All Hands on Deck
There was a sticker in the '80s on the refrigerator at Woody Creek Tavern in Aspen, CO, former haunt of Hunter S. Thompson. It read "This planet's history. Let's party." At the time, this dystopian message didn't overwhelm–it was a political jab, a nihilistic joke. Nowadays, it wouldn't even stand out among the end-of-the-world scenarios being produced on film and video games for our entertainment. There is a growing ennui offered for people across the globe to simply accept (or deny) an inevitable apocalypse. It should be no longer possible to ignore the basic scientific facts, as first hand and through the media we're witnessing evidence of sea change and rising temperatures, widespread extinction of species, drought, floods, shortages of fresh water, crop failure, war.

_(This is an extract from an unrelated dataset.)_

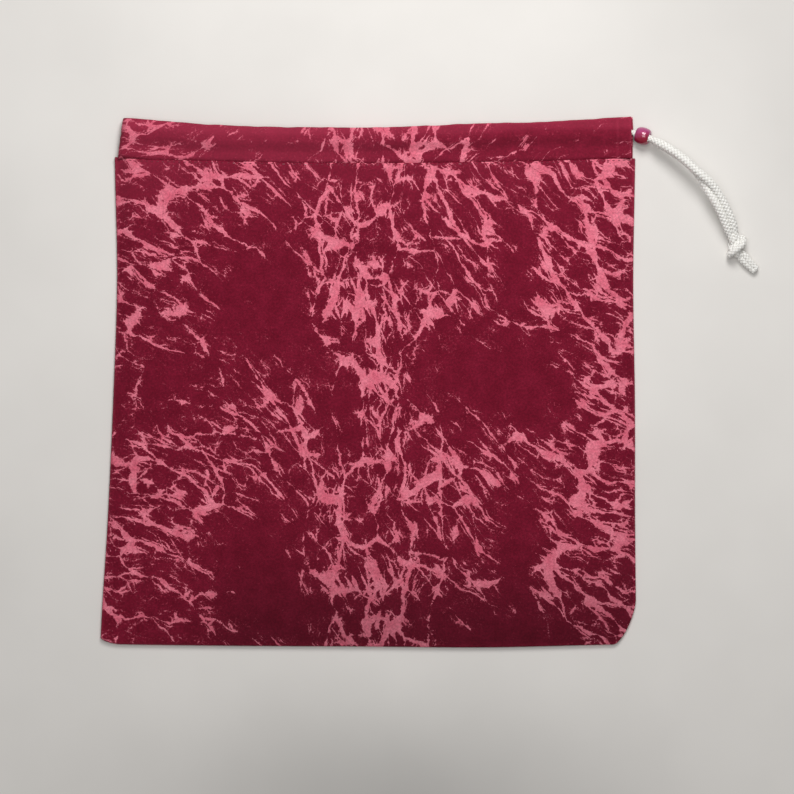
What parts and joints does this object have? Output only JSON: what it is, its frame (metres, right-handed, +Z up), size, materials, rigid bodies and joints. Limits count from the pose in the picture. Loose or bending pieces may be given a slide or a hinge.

What can be done to change the outcome of our planet in crisis? First of all, a milestone has been reached in the scientific community. Geophysicist Brad Werner, professor at UCSD, presented a talk to 20,000 scientists at the American Geophysical Union's 2012 fall meeting, titled "Is Earth F**ked? Dynamical Futility of Global Environmental Management and Possibilities for Sustainability via Direct Action Activism." He has asked other scientists to join him in going beyond the laboratory to demonstrate in the streets.
"Environmental direct action, resistance taken from outside the dominant culture, as in protests, blockades, and sabotage by indigenous peoples, workers, anarchists and other activist groups, .......pushes for changes in the dominant culture that favor transition to a stable, sustainable attractor."
It is possible for art to change the course of history at this moment. Art can give life to the facts, make the issues tangible, engage the senses, target beyond the rational brain to reach the emotions, helping us to understand complexities, revolutionize, turn the status quo upside down. "We Shall Overcome" became the anthem for the American Civil Rights Movement and has continued to be sung and to grant courage to pro-democracy and civil rights protests around the world. Its roots were from gospel, folk and labor traditions; the current words we sing were written by Louise Shropshire, a descendant of sharecroppers in Alabama. Rachel Carson's book Silent Spring, published in 1962, inspired generations to action,
becoming the bedrock of environmentalism. The film Dr. Strangelove or: How I Learned to Stop Worrying and Love the Bomb was a tipping point that changed a generation, as through dark comedy the immediate possibility of nuclear holocaust became vivid.
A highlight in the media this year was a spoken word broadcast. The twelve episode podcast Serial was downloaded over 68 million times. Listeners heard a non-fiction investigation into the murder of a high school student by another student who was convicted of murder and sentenced to life without parole. Whether his sentence will be overturned will ultimately be determined through the court system, as the Maryland Court of Special Appeals is a change agent in the case. A new witness for the young man's innocence has come forward after 15 years, because they heard the broadcast.
Imagine if next year Serial, the podcast, investigated the reasons behind the rising waters of climate change, and 70 million people decided to act.
Artists and cultural workers have long been involved with social practice, taking art out of their studios, out of museums and galleries and into the commons. Public art, performance art, land art, soundscapes, social media art have changed our generation. The Bread and Puppet Theater, the radical political activist theater in Vermont, has been ongoing for fifty years. Their outdoor puppetry, mask and pageantry performances have made an indelible mark on communities around the globe. The giant puppets that routinely appear at public protests are descendants of Bread and Puppet.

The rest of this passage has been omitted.